[SHORT EXERCISE] Begin with the line that contains "const slideSwitch = new THREE.Group();" and end with the line that contains "bpy.data.objects.remove(obj)": copy that span of lines exactly, and nothing outside it.

[THE INPUT]
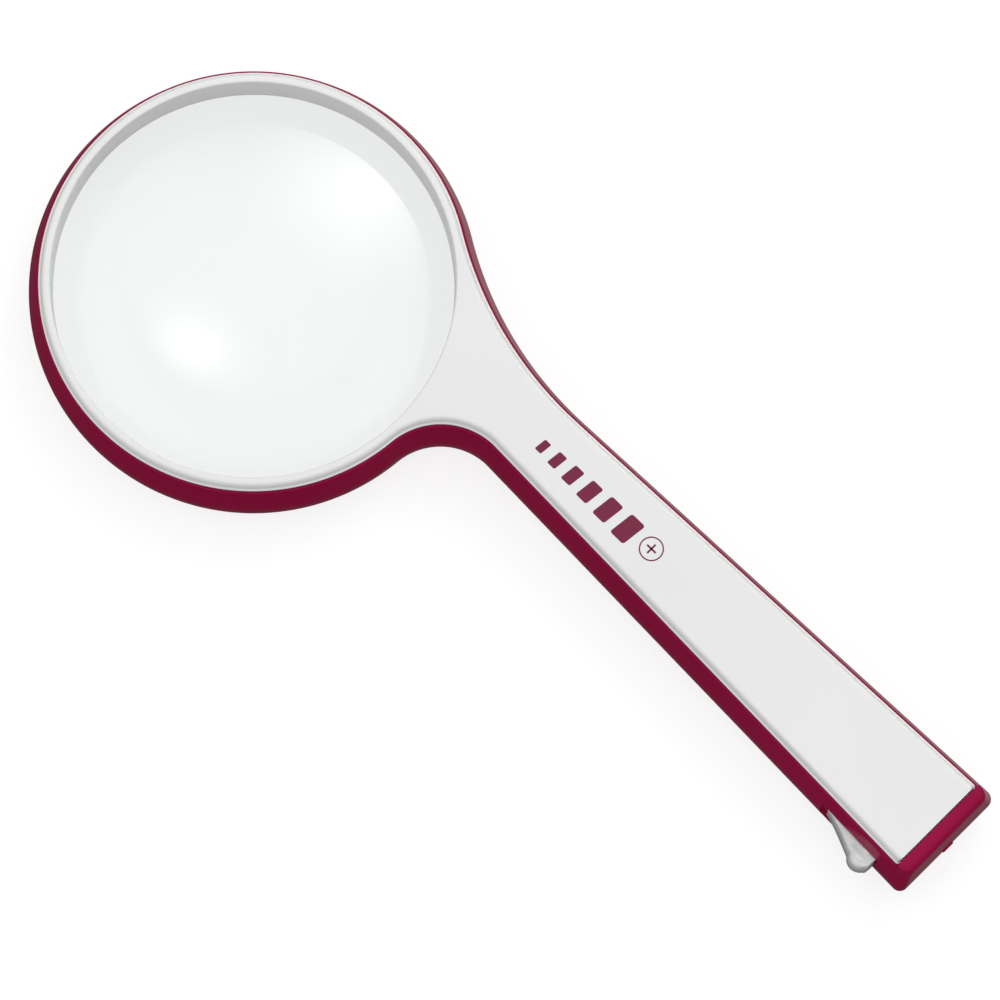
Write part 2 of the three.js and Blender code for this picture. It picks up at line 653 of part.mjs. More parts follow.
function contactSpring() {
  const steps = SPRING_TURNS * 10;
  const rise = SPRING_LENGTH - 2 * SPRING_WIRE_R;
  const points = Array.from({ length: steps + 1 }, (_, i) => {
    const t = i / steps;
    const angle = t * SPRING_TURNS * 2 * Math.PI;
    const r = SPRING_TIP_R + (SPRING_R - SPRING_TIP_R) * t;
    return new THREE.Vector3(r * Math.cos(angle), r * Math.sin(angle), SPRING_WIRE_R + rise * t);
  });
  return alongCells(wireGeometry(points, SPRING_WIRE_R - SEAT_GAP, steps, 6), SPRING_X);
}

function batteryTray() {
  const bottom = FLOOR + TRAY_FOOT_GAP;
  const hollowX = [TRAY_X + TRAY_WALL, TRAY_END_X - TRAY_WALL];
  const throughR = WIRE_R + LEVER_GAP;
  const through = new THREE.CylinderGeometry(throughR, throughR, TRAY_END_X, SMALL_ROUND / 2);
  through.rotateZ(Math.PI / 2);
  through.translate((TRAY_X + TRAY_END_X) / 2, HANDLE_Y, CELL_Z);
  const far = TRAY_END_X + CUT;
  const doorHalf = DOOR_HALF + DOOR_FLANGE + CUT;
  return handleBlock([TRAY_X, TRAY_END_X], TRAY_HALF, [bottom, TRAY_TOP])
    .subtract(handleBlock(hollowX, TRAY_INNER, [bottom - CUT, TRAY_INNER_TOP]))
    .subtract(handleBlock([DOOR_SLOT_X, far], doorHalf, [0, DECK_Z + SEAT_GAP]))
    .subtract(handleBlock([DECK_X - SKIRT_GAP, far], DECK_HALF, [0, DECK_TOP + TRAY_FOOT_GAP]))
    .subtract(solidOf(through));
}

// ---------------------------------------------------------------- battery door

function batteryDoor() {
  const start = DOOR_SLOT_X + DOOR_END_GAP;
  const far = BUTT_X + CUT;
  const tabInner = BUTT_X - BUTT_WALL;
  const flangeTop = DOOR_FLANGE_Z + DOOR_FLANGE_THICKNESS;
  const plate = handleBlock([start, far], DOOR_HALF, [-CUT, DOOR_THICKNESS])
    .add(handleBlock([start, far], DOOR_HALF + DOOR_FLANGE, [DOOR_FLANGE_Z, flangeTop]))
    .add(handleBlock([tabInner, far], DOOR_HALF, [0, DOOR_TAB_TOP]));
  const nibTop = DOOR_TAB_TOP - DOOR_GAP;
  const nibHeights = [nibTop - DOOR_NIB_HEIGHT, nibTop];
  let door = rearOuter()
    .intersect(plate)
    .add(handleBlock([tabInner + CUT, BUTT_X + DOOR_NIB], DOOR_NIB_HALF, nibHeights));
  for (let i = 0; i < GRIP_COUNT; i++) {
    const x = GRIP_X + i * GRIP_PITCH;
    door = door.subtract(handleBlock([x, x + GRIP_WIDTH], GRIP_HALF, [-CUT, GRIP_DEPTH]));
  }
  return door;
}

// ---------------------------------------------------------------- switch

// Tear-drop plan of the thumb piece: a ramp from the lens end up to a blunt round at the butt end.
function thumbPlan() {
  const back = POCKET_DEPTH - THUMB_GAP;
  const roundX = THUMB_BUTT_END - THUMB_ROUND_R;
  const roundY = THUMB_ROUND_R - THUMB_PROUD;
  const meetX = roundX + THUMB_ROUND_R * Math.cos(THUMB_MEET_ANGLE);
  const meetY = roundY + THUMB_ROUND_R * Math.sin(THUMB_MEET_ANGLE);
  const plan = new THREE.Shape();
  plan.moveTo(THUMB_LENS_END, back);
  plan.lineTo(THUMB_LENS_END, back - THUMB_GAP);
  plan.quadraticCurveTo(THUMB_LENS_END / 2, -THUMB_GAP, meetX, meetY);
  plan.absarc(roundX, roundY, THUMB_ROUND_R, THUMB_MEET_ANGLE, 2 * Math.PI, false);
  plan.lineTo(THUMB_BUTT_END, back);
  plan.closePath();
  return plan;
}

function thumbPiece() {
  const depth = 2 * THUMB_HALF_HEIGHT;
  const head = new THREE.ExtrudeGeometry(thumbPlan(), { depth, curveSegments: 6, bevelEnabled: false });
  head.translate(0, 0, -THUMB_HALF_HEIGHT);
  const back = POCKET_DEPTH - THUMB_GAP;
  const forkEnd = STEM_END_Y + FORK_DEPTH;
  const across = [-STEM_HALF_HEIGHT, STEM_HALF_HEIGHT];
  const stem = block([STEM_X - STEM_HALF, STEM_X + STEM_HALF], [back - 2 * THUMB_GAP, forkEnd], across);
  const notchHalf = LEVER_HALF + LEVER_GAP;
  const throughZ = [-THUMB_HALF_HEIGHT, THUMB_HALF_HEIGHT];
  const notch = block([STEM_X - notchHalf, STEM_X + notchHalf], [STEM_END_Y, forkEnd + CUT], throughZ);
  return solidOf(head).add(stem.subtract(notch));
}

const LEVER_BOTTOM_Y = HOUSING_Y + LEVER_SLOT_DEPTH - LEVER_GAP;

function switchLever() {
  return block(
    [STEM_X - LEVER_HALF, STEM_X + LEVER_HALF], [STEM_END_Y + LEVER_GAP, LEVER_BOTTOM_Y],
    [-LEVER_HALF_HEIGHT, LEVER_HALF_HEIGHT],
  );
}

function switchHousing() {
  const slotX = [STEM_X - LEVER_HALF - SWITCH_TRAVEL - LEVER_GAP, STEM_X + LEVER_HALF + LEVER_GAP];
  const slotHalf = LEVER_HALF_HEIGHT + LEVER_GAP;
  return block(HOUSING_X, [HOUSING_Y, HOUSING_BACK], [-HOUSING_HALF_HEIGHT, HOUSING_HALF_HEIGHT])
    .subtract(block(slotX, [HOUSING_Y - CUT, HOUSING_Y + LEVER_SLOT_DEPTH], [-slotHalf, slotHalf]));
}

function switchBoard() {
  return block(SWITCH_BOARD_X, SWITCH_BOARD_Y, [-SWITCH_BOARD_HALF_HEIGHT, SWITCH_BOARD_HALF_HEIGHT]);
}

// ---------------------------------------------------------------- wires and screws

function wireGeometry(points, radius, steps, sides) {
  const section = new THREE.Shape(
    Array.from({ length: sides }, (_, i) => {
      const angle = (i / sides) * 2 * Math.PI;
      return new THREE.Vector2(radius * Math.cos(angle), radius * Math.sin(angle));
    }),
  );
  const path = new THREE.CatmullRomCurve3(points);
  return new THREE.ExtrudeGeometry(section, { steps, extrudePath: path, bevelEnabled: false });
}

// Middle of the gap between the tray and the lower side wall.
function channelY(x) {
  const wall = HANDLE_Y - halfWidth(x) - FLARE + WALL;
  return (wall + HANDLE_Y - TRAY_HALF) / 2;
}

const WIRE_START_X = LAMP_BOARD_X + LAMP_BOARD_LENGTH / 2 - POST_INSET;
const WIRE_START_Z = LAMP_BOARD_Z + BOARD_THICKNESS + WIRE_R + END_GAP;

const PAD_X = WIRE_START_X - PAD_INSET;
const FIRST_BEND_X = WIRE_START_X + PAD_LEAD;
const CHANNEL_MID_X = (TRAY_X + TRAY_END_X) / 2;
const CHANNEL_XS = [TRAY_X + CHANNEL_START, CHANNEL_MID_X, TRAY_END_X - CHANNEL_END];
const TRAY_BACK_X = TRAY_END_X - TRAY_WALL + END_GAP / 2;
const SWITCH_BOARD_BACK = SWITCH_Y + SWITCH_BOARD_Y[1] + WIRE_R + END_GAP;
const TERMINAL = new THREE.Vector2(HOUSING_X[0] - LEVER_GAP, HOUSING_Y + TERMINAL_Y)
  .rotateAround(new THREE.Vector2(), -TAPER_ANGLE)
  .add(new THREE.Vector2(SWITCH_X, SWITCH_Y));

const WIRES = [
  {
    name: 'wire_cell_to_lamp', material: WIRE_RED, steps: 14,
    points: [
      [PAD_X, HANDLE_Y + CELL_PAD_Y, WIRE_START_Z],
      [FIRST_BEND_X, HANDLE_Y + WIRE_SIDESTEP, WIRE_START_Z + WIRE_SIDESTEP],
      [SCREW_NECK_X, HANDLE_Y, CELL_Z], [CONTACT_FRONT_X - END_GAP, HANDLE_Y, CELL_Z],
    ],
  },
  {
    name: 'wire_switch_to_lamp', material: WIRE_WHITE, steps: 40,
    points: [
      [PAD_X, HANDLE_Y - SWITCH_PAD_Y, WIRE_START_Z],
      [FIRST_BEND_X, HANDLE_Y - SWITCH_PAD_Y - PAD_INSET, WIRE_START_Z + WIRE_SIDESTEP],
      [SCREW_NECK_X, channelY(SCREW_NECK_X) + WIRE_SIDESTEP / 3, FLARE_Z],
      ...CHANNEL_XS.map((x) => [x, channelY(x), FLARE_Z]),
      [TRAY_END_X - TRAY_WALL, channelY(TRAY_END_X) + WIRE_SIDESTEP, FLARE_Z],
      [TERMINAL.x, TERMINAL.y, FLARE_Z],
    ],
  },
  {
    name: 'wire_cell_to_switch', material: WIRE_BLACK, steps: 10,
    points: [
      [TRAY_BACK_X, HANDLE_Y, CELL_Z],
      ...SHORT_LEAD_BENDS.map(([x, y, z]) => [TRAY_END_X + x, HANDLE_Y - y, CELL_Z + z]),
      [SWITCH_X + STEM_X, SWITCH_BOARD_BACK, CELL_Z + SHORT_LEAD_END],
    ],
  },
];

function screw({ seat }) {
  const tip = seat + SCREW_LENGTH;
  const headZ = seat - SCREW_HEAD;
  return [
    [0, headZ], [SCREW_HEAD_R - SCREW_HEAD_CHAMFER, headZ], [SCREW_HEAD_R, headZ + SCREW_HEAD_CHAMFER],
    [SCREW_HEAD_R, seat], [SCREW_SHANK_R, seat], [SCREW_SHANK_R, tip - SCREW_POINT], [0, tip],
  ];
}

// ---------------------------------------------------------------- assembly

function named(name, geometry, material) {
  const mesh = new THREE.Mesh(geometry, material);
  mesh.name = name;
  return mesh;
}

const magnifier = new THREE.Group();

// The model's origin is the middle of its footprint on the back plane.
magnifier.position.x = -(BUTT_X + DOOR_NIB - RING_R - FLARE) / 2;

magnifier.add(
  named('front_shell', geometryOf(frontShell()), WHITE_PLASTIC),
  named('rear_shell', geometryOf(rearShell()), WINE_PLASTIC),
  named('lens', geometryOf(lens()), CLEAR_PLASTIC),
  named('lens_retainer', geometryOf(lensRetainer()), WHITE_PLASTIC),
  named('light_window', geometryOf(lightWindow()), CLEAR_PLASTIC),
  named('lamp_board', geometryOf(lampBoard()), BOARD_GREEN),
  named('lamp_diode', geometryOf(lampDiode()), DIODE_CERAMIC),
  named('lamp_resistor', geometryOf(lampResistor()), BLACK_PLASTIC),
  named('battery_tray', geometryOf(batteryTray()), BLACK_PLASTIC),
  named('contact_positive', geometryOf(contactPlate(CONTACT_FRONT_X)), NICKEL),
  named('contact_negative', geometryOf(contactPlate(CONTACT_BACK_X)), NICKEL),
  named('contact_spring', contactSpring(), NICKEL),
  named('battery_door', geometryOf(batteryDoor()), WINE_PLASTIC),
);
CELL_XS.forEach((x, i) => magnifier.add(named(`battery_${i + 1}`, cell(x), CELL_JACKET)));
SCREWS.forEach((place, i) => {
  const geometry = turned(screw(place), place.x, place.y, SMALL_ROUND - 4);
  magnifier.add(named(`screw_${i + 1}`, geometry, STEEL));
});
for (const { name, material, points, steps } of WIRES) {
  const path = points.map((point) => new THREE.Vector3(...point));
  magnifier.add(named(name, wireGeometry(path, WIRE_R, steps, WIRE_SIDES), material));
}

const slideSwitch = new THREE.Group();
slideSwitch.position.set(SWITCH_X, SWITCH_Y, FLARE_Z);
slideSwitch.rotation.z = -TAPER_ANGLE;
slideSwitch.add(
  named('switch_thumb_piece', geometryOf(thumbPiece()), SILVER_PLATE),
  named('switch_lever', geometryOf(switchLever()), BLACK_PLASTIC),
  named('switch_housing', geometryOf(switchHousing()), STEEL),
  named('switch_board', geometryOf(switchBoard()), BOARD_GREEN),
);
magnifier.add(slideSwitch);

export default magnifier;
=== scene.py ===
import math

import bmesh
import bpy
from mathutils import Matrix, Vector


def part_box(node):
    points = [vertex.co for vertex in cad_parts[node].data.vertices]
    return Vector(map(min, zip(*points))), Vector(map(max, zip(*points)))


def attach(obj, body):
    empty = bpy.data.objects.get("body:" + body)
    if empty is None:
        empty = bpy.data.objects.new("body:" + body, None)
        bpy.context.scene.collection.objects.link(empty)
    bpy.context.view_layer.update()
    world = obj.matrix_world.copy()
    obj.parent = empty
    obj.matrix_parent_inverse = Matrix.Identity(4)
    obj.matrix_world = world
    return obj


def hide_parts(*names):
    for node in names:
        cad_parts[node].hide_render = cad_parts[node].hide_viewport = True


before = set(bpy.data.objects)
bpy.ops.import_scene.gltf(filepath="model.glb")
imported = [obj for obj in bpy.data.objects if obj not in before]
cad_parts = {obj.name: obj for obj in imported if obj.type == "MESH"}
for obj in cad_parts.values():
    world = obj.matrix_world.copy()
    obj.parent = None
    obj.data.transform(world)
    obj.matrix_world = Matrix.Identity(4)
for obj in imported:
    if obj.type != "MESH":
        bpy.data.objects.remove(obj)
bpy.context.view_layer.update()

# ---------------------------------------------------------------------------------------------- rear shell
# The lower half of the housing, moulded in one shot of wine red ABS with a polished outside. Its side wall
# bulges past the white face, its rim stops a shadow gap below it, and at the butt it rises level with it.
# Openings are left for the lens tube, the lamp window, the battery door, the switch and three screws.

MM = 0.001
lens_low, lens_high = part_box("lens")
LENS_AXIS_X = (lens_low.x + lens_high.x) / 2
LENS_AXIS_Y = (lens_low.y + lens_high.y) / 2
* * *
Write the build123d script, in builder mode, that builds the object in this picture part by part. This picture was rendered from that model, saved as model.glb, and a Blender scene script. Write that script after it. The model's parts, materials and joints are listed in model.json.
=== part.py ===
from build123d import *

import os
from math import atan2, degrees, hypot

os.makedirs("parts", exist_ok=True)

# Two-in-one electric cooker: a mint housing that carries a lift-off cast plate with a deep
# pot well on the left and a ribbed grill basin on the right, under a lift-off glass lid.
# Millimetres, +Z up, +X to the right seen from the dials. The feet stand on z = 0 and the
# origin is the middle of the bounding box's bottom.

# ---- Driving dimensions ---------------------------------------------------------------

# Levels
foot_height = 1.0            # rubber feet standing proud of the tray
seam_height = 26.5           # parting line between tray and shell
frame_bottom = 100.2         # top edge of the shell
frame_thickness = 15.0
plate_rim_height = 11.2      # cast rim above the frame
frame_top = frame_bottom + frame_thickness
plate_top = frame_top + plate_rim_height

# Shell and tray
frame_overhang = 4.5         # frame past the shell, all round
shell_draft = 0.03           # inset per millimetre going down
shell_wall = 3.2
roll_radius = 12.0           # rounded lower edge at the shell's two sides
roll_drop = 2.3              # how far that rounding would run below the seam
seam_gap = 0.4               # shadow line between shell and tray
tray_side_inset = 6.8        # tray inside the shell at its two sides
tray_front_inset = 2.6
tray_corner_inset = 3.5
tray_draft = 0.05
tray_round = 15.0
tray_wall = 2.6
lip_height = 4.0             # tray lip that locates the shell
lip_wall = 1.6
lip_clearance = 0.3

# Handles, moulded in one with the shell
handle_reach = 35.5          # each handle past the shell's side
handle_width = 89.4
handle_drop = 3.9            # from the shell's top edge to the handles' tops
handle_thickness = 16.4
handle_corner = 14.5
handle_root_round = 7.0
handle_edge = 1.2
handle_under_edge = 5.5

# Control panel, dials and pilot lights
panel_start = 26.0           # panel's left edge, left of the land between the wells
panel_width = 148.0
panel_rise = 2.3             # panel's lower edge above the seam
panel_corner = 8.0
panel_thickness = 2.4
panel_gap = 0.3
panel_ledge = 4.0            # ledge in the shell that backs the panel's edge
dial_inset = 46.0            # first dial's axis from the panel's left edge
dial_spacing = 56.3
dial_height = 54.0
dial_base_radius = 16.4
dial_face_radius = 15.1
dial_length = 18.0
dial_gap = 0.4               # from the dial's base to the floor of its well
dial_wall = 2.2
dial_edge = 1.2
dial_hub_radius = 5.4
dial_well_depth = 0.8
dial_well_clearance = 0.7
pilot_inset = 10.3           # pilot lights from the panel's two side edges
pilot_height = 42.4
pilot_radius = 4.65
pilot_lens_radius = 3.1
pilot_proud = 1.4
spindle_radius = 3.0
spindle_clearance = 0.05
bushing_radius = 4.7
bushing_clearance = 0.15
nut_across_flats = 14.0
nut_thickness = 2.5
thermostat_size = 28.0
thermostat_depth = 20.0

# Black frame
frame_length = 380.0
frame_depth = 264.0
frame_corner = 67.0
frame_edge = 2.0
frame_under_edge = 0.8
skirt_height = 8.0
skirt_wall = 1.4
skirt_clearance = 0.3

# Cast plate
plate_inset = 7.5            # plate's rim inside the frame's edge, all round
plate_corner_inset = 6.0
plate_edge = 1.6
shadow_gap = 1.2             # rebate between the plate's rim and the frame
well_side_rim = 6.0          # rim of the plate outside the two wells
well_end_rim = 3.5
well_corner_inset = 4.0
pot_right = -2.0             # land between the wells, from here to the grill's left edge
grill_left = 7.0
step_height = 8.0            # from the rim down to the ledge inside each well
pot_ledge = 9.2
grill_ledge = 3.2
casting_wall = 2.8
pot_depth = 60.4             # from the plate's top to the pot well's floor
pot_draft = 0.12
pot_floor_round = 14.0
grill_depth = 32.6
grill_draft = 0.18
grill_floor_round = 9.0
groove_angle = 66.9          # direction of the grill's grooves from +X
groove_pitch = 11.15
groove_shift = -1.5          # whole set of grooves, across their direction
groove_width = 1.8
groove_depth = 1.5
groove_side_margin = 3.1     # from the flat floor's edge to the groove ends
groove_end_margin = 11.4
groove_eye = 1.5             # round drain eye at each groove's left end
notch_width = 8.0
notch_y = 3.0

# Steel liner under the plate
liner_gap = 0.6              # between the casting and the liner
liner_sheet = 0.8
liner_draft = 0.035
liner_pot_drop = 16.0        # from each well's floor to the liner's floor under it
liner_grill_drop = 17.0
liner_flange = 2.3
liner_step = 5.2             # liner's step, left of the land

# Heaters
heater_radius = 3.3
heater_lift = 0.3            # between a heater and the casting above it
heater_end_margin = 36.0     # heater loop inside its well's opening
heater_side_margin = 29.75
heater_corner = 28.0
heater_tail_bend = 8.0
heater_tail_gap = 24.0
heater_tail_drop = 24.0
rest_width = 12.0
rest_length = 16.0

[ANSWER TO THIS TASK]
const slideSwitch = new THREE.Group();
slideSwitch.position.set(SWITCH_X, SWITCH_Y, FLARE_Z);
slideSwitch.rotation.z = -TAPER_ANGLE;
slideSwitch.add(
  named('switch_thumb_piece', geometryOf(thumbPiece()), SILVER_PLATE),
  named('switch_lever', geometryOf(switchLever()), BLACK_PLASTIC),
  named('switch_housing', geometryOf(switchHousing()), STEEL),
  named('switch_board', geometryOf(switchBoard()), BOARD_GREEN),
);
magnifier.add(slideSwitch);

export default magnifier;
=== scene.py ===
import math

import bmesh
import bpy
from mathutils import Matrix, Vector


def part_box(node):
    points = [vertex.co for vertex in cad_parts[node].data.vertices]
    return Vector(map(min, zip(*points))), Vector(map(max, zip(*points)))


def attach(obj, body):
    empty = bpy.data.objects.get("body:" + body)
    if empty is None:
        empty = bpy.data.objects.new("body:" + body, None)
        bpy.context.scene.collection.objects.link(empty)
    bpy.context.view_layer.update()
    world = obj.matrix_world.copy()
    obj.parent = empty
    obj.matrix_parent_inverse = Matrix.Identity(4)
    obj.matrix_world = world
    return obj


def hide_parts(*names):
    for node in names:
        cad_parts[node].hide_render = cad_parts[node].hide_viewport = True


before = set(bpy.data.objects)
bpy.ops.import_scene.gltf(filepath="model.glb")
imported = [obj for obj in bpy.data.objects if obj not in before]
cad_parts = {obj.name: obj for obj in imported if obj.type == "MESH"}
for obj in cad_parts.values():
    world = obj.matrix_world.copy()
    obj.parent = None
    obj.data.transform(world)
    obj.matrix_world = Matrix.Identity(4)
for obj in imported:
    if obj.type != "MESH":
        bpy.data.objects.remove(obj)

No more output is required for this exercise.